C’est tardivement que je me suis intéressé à l’art. Je n’avais pas vu d’exposition avant mes 18-19 ans. Au lycée, j’ai fait un bac commerce sur les conseils de mes professeurs parce que je n’avais aucune idée de ce que je voulais faire. J’étais à Bordeaux et en terminant mon bac, je ne savais pas quoi faire.
Ma mère fut mutée à Paris, je l’ai suivie et j’ai intégré une classe de prépa en art appliqué, qui semblait mieux me convenir. Mais très vite, je me suis rendu compte que ce sont les arts plastiques qui m’intéressaient et surtout l’histoire de l’art. J’ai fait une deuxième classe de prépa.
Vous intéressez-vous à une période en particulier ?
Je m’intéresse à la période contemporaine, c’est-à-dire à partir du 20e siècle, avec les travaux de Marcel Duchamps.
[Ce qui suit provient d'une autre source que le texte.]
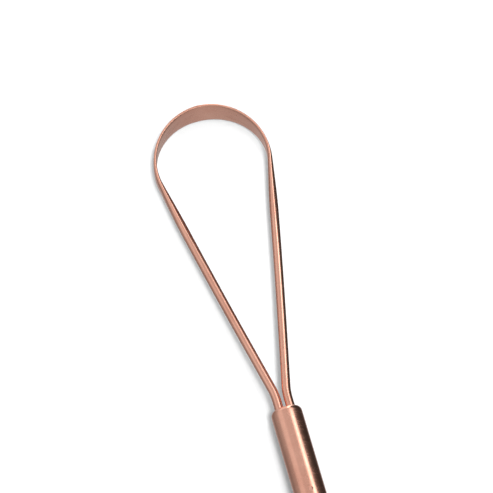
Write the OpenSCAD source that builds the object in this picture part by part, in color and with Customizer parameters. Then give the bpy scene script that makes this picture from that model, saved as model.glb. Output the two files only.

Pourquoi l’art contemporain ?
Les propos de l’art contemporain m’intéressent. Avant 1910, l’art était plutôt fondé sur cette recherche esthétique. Après 1910, il y a eu une recherche liée à une réflexion et c’est en cela que je me retrouve. Dans les cours, on travaille les techniques classiques mais pas longtemps. Très vite les étudiants sont amenés à se spécialiser dans un domaine de leur choix. Il y a de la théorie, et des ateliers pratiques ; on apprend beaucoup de ses voisins.
Le mot de la fin
J’adore travailler avec les enfants de manière générale et les ateliers se sont très bien passés. Ils s’inscrivent en connaissance de cause, il y a une confiance qui se crée et on va au bout du projet et c’est chouette. Par exemple, j’avais un jeune de 12 ans dans un des ateliers de fabrication d’un livre, il était le plus âgé et il voulait faire sa BD. À la fin des neuf semaines, il avait fait sa BD.